Sesenheimer Liederbuch, 1771: "O Straßburg, o Straßburg, Du wunderschöne Stadt! " Weihnachtskneipe 1993: Der Fuchsmajor sammelt für eine Fahrt nach Straßburg. Weihnachtskneipe 1994: Der Fuchsmajor sammelt für eine Fahrt nach Straßburg Weihnachtskneipe 1995: Der Fuchsmajor sammelt für eine Fahrt nach Straßburg Weihnachtskneipe 1996: Der Fuchsmajor sammelt für eine Fahrt nach Straßburg Weihnachtskneipe 1997: Der Fuchsmajor sammelt für eine Fahrt nach Straßburg Weihnachtskneipe 1998: Mal etwas wirklich ganz anderes, der Fuchsmajor sammelt für eine Fahrt nach Straßburg.
Am 4. Juni 1999 war es dann, nach einem Jahrfünft angekündigter Fahrten, die sich aus vielerlei Gründen verschoben, soweit: Die Corpsbrüder Ewering, Knöll V, Traub, Knöll VI, Hornung, Bechmann und meine Wenigkeit, der eigentlich für diese Art reisen zu alt ist, machten uns auf den Weg in die alte Heimat, die finanzielle Ausstattung für die Reisegruppe Suevia war aus oben genannten Gründen hocherfreulich!
Erwartungshaltung Unterfertigter:
Sie gingen stakstend und hörten Worte bei der Kranzniederlegung deutscher Hochschulen und Ministerialdirektoren des Hilfsbundes der vertriebenen Elsaß-Lothringer im Reich. Straßburg, unser Stolz und unser Kleinod, und die Sonne von Altdeutsch-Land, der Namen bedeutungsvoller als alle Jünger-Helden und den Vertreter, die eine Heimat gefunden haben."Was bleibt, sind die Erinnerungen, die die Menschen zwischen sich und dem nahen Tod auftürmen wie Möbel vor einer Tür, durch die jemand eindringen will" "Was bleibt, ist das Geschriebene."
"Außerhalb des Geschriebenen ist der Tod."

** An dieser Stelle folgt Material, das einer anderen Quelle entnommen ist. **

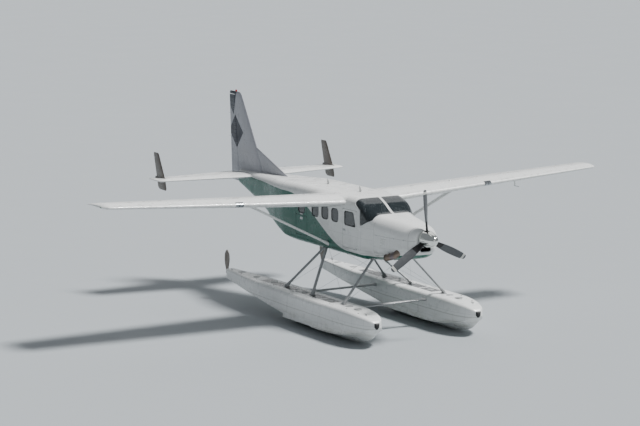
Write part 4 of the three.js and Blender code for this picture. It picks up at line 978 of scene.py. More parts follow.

Joviale Aufwallung gegenüber dem Vaterland, dies notwendig, denn: Die einst so heimeligen Straßen sind makabre Trampelpfade, Dornenwege ins Ungewisse. Rechts im Bild der Wasserturm; von Leben nichts zu erkennen. Ein Riesenschuttberg menschlicher Vergänglichkeit und ausgerotteter Lebenskultur in Cisrhenania. Eine auf den ersten Blick tote, verlorene Welt, eine der sagenhaften Vergangenheit überantwortete Weltstadt; jeder Wiederaufbaugedanken ist vermessen. Ein Chaos, dem ewigen Untergang gleich. Die einstige neubarrocke Schwulstigkeit ist glasklarer Zweckmäßigkeitund Wohnsilos an der Peripherie in unnatürlicher Harmonie gewichen. Dies die Erwartungen an die alte Heimat in écriture semiautomatique verbrämt, doch vor dem Schwärmen hatten die Götter die Realität gesetzt.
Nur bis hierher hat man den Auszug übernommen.